Kidnapped UN staff free after 107 days
(By Radio Dabanga reporter Mustapha Siry)
The two kidnapped peacekeepers in Darfur of UNAMID are free since today [Sunday] after 107 days of captivity. The stories about their release or escape are contradicting. The regional government claims it has not paid a ransom to the kidnappers and doesn’t know who the kidnappers are.It declared that the kidnapped peacekeepers “had escaped” their captors. But Sudan’s foreign ministry spokesman, Muawiya Osman, said the peacekeepers “were released after negotiations and mediation by local administrations”. According to the governor of West Darfur Abu Al Gassim Al Haj the two abductees — a Nigerian man and a Zimbabwean woman — were able to escape.
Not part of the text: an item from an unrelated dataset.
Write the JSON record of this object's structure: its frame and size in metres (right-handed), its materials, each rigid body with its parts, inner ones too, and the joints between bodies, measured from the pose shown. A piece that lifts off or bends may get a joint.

He told Radio Dabanga that the authorities had tightened the siege around the compound where the hostages were held. According to the governor, the UNAMID staff escaped and walked to a nearby camp for displaced people. Their health was “very poor”, according to the governor. He added that his “government or any party did not negotiate with the kidnappers, because they are criminals and their main objective is to disrupt the peace and to destabilize security and the humanitarian situation in Darfur”. However the spokesperson of the Ministry of Foreign Affairs, Muawiya Osman, did not mention any attempt to escape. According to him, their release was a result of “negotiations and mediation by local administrators”. No force was used, he explained. Osman said the group which carried out the kidnapping was “unknown in Darfur”. Radio Dabanga spoke recently to the kidnappers. They revealed their identity stating that they were members of a militia previously supported by the government, but angry about the fact they were neglected by the authorities. Only ten days ago the Zimbabwean hostage told Radio Dabanga that her Nigerian colleague had become very ill. The spokesman of UNAMID, Noureddine Mezni said that the release of the two staffers “was the end of a long nightmare”. He said both had already contacted their families by telephone upon their release. “They are now talking to security services about their time in captivity. They will relax for a while before heading home to their countries,” the UNAMID spokesman told the press-agency Reuters. Earlier this month, UN chief Ban Ki-moon phoned President Omar al Bashir to seek help in freeing the two detained peacekeepers.